Given problem ▸
What is needed is the run of lines from the one containing "Keep writing the" through the one containing "export default group;", echoed exactly, with both ends kept and nothing added.

** START **

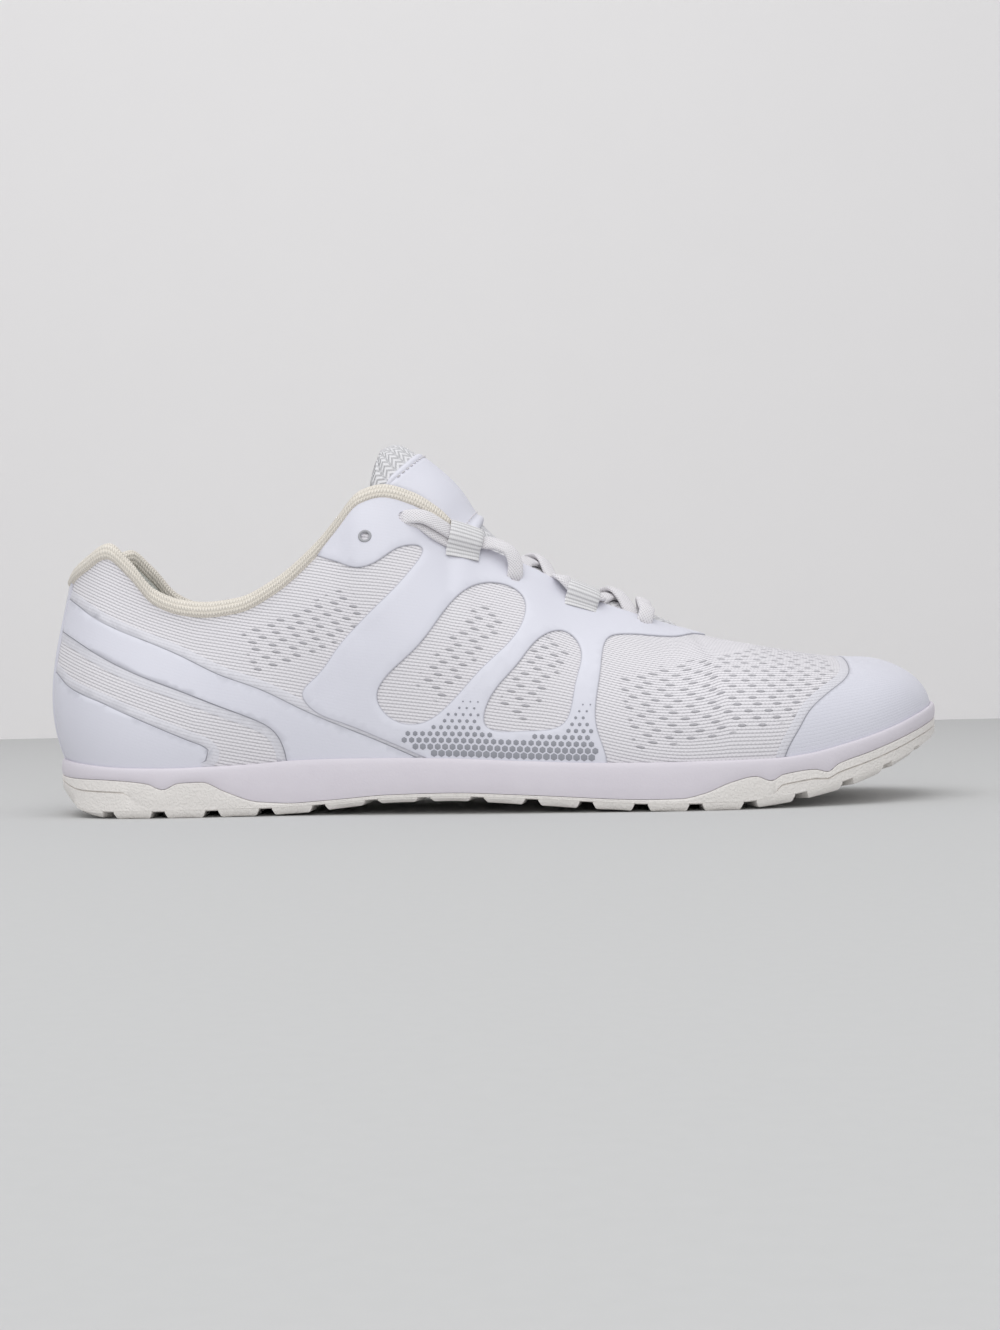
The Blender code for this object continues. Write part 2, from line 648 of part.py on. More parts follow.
def make_films(film):
    ahead, above, below = LENGTH, INSTEP_HEIGHT * 2, 0.0
    cap = smooth_line(CAP_EDGE)
    make_film("toe_cap", cap + [(ahead, below), (ahead, above), (cap[0][0], above)], film)
    make_film("heel_counter", smooth_line(COUNTER_TOP) + [(-ahead, below), (-ahead, above / 10)], film)
    top, low = smooth_line(BAND_TOP), smooth_line(BAND_LOW)
    make_film("heel_band", top + [(top[-1][0], below)] + low[::-1], film)
    strip = smooth_line(STRIP_EDGE)
    make_film("heel_strip", strip + [(-ahead, below), (-ahead, above)], film, 2 * GAP + FILM)
    rear, front = smooth_line(SADDLE_REAR), smooth_line(SADDLE_FRONT)
    eyestay = make_film("eyestay", rear + front + [(front[-1][0], above), (rear[0][0], above)], film)
    for number, window in enumerate(WINDOWS, 1):
        cutter = side_cutter("window_%d" % number, smooth_line(window, closed=True))
        boolean(eyestay, "DIFFERENCE", cutter)


def tube(frames, profile):
    """Closed body along frames of (place, across, up), with a flat cap at each end."""
    vertices = [place + across * a + up * b for place, across, up in frames for a, b in profile]
    count = len(profile)
    faces = [tuple(range(count)), tuple(range(len(vertices) - count, len(vertices)))]
    for k in range(len(frames) - 1):
        for i in range(count):
            j = (i + 1) % count
            faces.append((k * count + i, k * count + j, (k + 1) * count + j, (k + 1) * count + i))
    return vertices, faces


def oval(width, height, points=6):
    return [(width / 2 * math.cos(math.tau * i / points), height / 2 * math.sin(math.tau * i / points))
            for i in range(points)]


def make_binding(knit):
    frames = []
    for side, share in around_heel([s for s in open_shares() if s < BINDING_END]):
        edge = on_upper(side, share, 1.0)
        normal = (on_upper(side, share, 1.0, MM) - edge).normalized()
        up = edge - on_upper(side, share, 0.97)
        up = (up - normal * up.dot(normal)).normalized()
        height = BINDING_HEIGHT * binding_share(share)
        frames.append((edge + up * (GAP + height / 2) - normal * WALL / 2, normal * BINDING_THICKNESS / 2,
                       up * height / 2))
    return add_object("collar_binding", tube(frames, oval(2, 2)), knit)


def tucked_row(share, crown, low_rise, columns):
    """Points across the tongue under the throat's edges, on a smooth curve over its middle."""
    depth = -(WALL + 5 * GAP)
    rises = (low_rise, (low_rise + 1) / 2, 1.0)
    lateral = [on_upper(LATERAL, share, rise, depth) for rise in rises]
    medial = [on_upper(MEDIAL, share, rise, depth) for rise in reversed(rises)]
    top = top_point(LATERAL, share)
    line = lateral + [stand(Vector((top.x, 0, 0)), top.z + crown * COLLAR_WIDTH / 2)] + medial
    chord = np.concatenate([[0], np.cumsum([(b - a).length for a, b in zip(line, line[1:])])])
    at = [chord[-1] * (across + 1) / 2 for across in columns]
    axes = [natural_spline(chord, [point[i] for point in line], at) for i in range(3)]
    return [Vector(point) for point in zip(*axes)]


def free_row(along, height, half_width, back, drop, columns):
    """Points across the tongue where it stands free above the laces."""
    half = COLLAR_WIDTH / 2
    row = []
    for across in columns:
        bow = abs(across) ** 2.2 * half
        place = Vector((along * LENGTH - back * bow, across * half_width * half, 0))
        row.append(stand(place, height * INSTEP_HEIGHT - drop * bow))
    return row


def sheet_body(front, back):
    """Closed body between two equal grids of points."""
    count, width = len(front), len(front[0])
    vertices = [point for row in front + back for point in row]
    layer = count * width
    faces = []
    for r in range(count - 1):
        for c in range(width - 1):
            quad = (r * width + c, r * width + c + 1, (r + 1) * width + c + 1, (r + 1) * width + c)
            faces += [quad, tuple(layer + index for index in quad)]
    rim = list(range(width)) + [r * width + width - 1 for r in range(1, count)]
    rim += [(count - 1) * width + c for c in range(width - 2, -1, -1)]
    rim += [r * width for r in range(count - 2, 0, -1)]
    for a, b in zip(rim, rim[1:] + rim[:1]):
        faces.append((a, b, layer + b, layer + a))
    return vertices, faces


def inward_directions(rows):
    """Direction into the shoe at each point of a grid that runs upward and from side to side."""
    count, width = len(rows), len(rows[0])
    directions = []
    for r in range(count):
        along = [rows[min(r + 1, count - 1)][c] - rows[max(r - 1, 0)][c] for c in range(width)]
        over = [rows[r][min(c + 1, width - 1)] - rows[r][max(c - 1, 0)] for c in range(width)]
        directions.append([a.cross(o).normalized() for a, o in zip(along, over)])
    return directions


def shifted(rows, directions, distance):
    return [[point + way * distance(c) for c, (point, way) in enumerate(zip(row, ways))]
            for row, ways in zip(rows, directions)]


def make_tongue(knit, film):
    columns = even(-1, 1, 8)
    face = [tucked_row(*row, columns) for row in TUCKED_ROWS] + [free_row(*row, columns) for row in FREE_ROWS]
    def thickness(c):
        return TONGUE_THICKNESS * (1 - 0.5 * abs(columns[c]) ** 3)
    add_object("tongue", sheet_body(face, shifted(face, inward_directions(face), thickness)), knit)
    middle = [c for c, across in enumerate(columns) if abs(across) <= PATCH_WIDTH]
    first, last = (len(TUCKED_ROWS) + row for row in PATCH_ROWS)
    ways = inward_directions(face)
    patch = [[face[r][c] for c in middle] for r in range(first, last)]
    ways = [[ways[r][c] for c in middle] for r in range(first, last)]
    sheets = [shifted(patch, ways, lambda c, lift=lift: -lift) for lift in (GAP, GAP + FILM)]
    return add_object("tongue_patch", sheet_body(*sheets), film)


def tongue_middle():
    """Ridge of the tongue as (x, height) pairs from the throat's front to the free part."""
    ridge = [(top_point(LATERAL, share).x - LENGTH / 2, top_point(LATERAL, share).z + crown * COLLAR_WIDTH / 2)
             for share, crown, _ in TUCKED_ROWS]
    ridge += [(along * LENGTH - LENGTH / 2, height * INSTEP_HEIGHT) for along, height, *_ in FREE_ROWS]
    return sorted(ridge)


def over_tongue(x):
    places, heights = zip(*tongue_middle())
    return Vector((x, 0, np.interp(x, places, heights) + LACE_LIFT + LACE_THICKNESS / 2))


def loop_frames(side, share):
    """Sections of a webbing loop from its root on the eyestay to its end over the tongue."""
    lift = 2 * GAP + FILM + LOOP_THICKNESS / 2
    root = on_upper(side, share, LOOP_ROOT, lift)
    edge = on_upper(side, share, 1.0, lift)
    slope = (edge - root).normalized()
    tip = edge + (slope * 0.8 + Vector((0, -side * 0.6, 0))).normalized() * LOOP_REACH
    frames = []
    for place, ahead in ((root, slope), (edge, slope), (tip, (tip - edge).normalized())):
        up = on_upper(side, share, 1.0, MM) - on_upper(side, share, 1.0)
        up = (up - ahead * up.dot(ahead)).normalized()
        frames.append((place, up.cross(ahead) * LOOP_WIDTH / 2, up * LOOP_THICKNESS / 2))
    return frames


def make_loops(webbing):
    square = ((-1, -1), (1, -1), (1, 1), (-1, 1))
    for side, word in ((LATERAL, "lateral"), (MEDIAL, "medial")):
        for name, share in LOOPS.items():
            add_object("loop_%s_%s" % (name, word), tube(loop_frames(side, share), square), webbing)


def lace_holder(side, name):
    """Middle of the lace where a holder takes it."""
    if name in LOOPS:
        place, _, up = loop_frames(side, LOOPS[name])[2]
        return place + up + up.normalized() * (GAP + LACE_THICKNESS / 2)
    return on_upper(side, *EYELETS[name], FILM + 2 * LACE_LIFT + LACE_THICKNESS / 2)


def lace_span(start, end):
    """Points of the lace from one holder to the next, arched over the tongue between them."""
    middle = over_tongue((start.x + end.x) / 2)
    points = [start]
    for share in (0.25, 0.5, 0.75):
        chord = start.lerp(end, share)
        arch = 1 - (2 * share - 1) ** 2
        points.append(Vector((chord.x, chord.y, chord.z + (middle.z - (start.z + end.z) / 2) * arch)))
    return points


def lace_tube(points, steps=2):
    """Flat lace on a smooth curve through its points."""
    chord = np.concatenate([[0], np.cumsum([(b - a).length for a, b in zip(points, points[1:])])])
    at = [blend(chord[k], chord[k + 1], i / steps) for k in range(len(points) - 1) for i in range(steps)]
    at.append(chord[-1])
    line = [Vector(place) for place in zip(*(natural_spline(chord, [p[i] for p in points], at) for i in range(3)))]
    frames = []
    for k, place in enumerate(line):
        ahead = (line[min(k + 1, len(line) - 1)] - line[max(k - 1, 0)]).normalized()
        across = ahead.cross(Vector((0.35, place.y * 2.4 / COLLAR_WIDTH, 1))).normalized()
        frames.append((place, across * LACE_WIDTH / 2, across.cross(ahead) * LACE_THICKNESS / 2))
    return tube(frames, oval(2, 2))


def make_lace(cloth):
    """The front bar and two strands that cross over the tongue, joined into one body."""
    front = [lace_holder(LATERAL, "front"), lace_holder(MEDIAL, "front")]
    lace = add_object("lace", lace_tube(lace_span(*front) + [front[1]]), cloth)
    for side in (LATERAL, MEDIAL):
        names = ("front", "low", "middle", "high")
        ends = [lace_holder(side * (-1) ** k, name) for k, name in enumerate(names)]
        points = []
        for start, end in zip(ends, ends[1:]):
            points += lace_span(start, end)
        points += [ends[-1], lace_holder(-side, "top")]
        strand = add_object("strand_%s" % ("a" if side == LATERAL else "b"), lace_tube(points), cloth)
        strand.hide_render = True
        strand.display_type = "WIRE"
        boolean(lace, "UNION", strand)
    return lace


def main():
    for item in list(bpy.data.objects):
        bpy.data.objects.remove(item)
    film = material("film", (0.68, 0.70, 0.78), 0.38)
    mesh_cloth = material("mesh", (0.66, 0.65, 0.68), 0.85)
    knit = material("knit", (0.74, 0.69, 0.60), 0.9)
    lining = material("lining", (0.55, 0.56, 0.52), 0.9)
    webbing = material("webbing", (0.66, 0.65, 0.67), 0.85)
    lace_cloth = material("lace", (0.70, 0.67, 0.71), 0.85)
    foam = material("foam", (0.64, 0.61, 0.66), 0.6)
    rubber = material("rubber", (0.68, 0.65, 0.62), 0.55)
    make_outsole(rubber)
    make_midsole(foam)
    make_insole(lining)
    make_upper(mesh_cloth)
    make_films(film)
    make_binding(knit)
    make_tongue(knit, film)
    make_loops(webbing)
    make_lace(lace_cloth)


main()
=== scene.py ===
"""Looks of the low barefoot running shoe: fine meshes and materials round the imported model.

The toe points to +X, the lateral side faces -Y, and the floor is at Z = 0. The first tables repeat
the model's own source, so that the fine pieces lie where its solids are.
"""
import math

import bpy
import numpy as np
from mathutils import Matrix, Vector
from mathutils.geometry import delaunay_2d_cdt


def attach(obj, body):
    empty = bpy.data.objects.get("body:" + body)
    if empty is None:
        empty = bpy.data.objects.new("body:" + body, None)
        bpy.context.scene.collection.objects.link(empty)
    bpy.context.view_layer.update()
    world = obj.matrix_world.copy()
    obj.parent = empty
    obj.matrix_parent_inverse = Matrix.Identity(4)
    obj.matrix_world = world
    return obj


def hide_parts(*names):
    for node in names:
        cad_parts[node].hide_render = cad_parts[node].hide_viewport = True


MM = 0.001
LATERAL, MEDIAL = -1, 1
SIDES = (LATERAL, MEDIAL)
UP = np.array((0.0, 0.0, 1.0))

# Driving sizes of the whole shoe
LENGTH = 290 * MM
BALL_WIDTH = 108 * MM
HEEL_WIDTH = 76 * MM
SOLE_EDGE = 16 * MM
TOE_SPRING = 20.5 * MM
INSTEP_HEIGHT = 104 * MM
COLLAR_WIDTH = 60 * MM

# Walls, layers and clearances
GAP = 0.3 * MM
WALL = 2.0 * MM
RAND = 1.4 * MM
TUCK = 2.8 * MM
RUBBER = 1.2 * MM
LUG_HEIGHT = 2.0 * MM
RIM = 1.8 * MM
INSOLE = 3.0 * MM
BINDING_HEIGHT = 4.6 * MM
BINDING_THICKNESS = 3.6 * MM
LEDGE = RAND + WALL + 3 * GAP
TONGUE_THICKNESS = 3.0 * MM
LACE_WIDTH = 5.2 * MM
LACE_THICKNESS = 1.7 * MM
LACE_HALF = LACE_THICKNESS / 2
MESH_THICKNESS = 1.2 * MM
LINING_DEPTH = 1.25 * MM
ANKLE_PADDING = 2.4 * MM
FILM_UNDERSIDE = 0.02 * MM
TRAY_SLOPE = 0.2 * MM
BEAD_SWELL = 0.45 * MM
BEAD_THICKENING = 0.35 * MM

# Shares of the feather line, from heel to toe; the padding and the ribs change between two shares
VAMP_POINT = 0.69
BINDING_END = 0.45
HEEL_DIP = 0.027
STRIP_SHARE = 0.040
PADDING_FADE = (0.42, 0.30)
RIBS_CHANGE = (0.52, 0.66)

# How finely the outline is traced and the step over which directions are read
TRACE_POINTS = 801
NORMAL_STEP = 0.004

# Stretch where the sole widens from heel to ball, as shares of LENGTH
WIDENING = (0.31, 0.45)

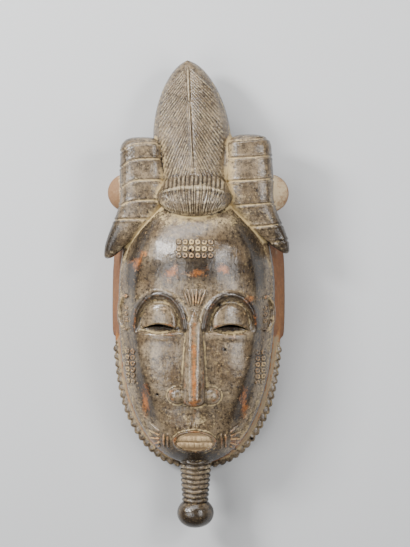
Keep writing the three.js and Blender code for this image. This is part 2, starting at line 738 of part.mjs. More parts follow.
const group = new THREE.Group();
group.add(carving);
const box = new THREE.Box3().setFromObject(carving);
carving.position.set(-(box.min.x + box.max.x) / 2, -(box.min.y + box.max.y) / 2, -box.min.z);

export default group;
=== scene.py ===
import bmesh
import bpy
import numpy as np
from math import cos, pi, radians, sin
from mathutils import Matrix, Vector
from mathutils.bvhtree import BVHTree
from types import SimpleNamespace


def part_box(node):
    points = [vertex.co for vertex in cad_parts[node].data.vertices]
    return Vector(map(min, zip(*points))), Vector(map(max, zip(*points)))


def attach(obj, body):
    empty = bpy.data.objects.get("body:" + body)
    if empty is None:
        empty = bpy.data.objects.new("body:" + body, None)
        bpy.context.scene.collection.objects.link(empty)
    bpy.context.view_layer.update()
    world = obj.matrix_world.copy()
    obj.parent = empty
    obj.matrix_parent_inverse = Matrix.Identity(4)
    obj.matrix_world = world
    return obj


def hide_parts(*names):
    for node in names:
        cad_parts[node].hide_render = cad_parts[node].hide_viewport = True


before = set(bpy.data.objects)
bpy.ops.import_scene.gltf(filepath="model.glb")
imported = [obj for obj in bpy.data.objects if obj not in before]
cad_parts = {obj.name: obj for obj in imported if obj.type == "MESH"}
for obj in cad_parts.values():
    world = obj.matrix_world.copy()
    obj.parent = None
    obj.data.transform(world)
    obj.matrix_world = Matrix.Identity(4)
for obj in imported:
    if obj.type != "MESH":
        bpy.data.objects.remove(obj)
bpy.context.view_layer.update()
low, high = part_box("mask")

# The head. The mask is hollowed from one block, so its shell and face are one curve of wood: an oval
# face that rises as a dome, and bare side walls that slope out from the face's edge to the back rim.
MM = 0.001
HEAD = {"half_width": 86, "above": 123, "below": 167.5, "square_above": 3, "square_below": 2.4}
FACE = {"half_width": 75.5, "above": 108, "below": 160, "square_above": 2.4, "square_below": 2.3}
EDGE_HEIGHT = 44
DOME = 48
BEARD_TOP = -39
WALL_INSET = 0.995
PLATE_THICKNESS = 4


def soft(value, start, end):
    """The share of the way from start to end, with soft ends."""
    share = np.clip((value - start) / (end - start), 0, 1)
    return share * share * (3 - 2 * share)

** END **

Written response ▸
Keep writing the three.js and Blender code for this image. This is part 2, starting at line 738 of part.mjs. More parts follow.
const group = new THREE.Group();
group.add(carving);
const box = new THREE.Box3().setFromObject(carving);
carving.position.set(-(box.min.x + box.max.x) / 2, -(box.min.y + box.max.y) / 2, -box.min.z);

export default group;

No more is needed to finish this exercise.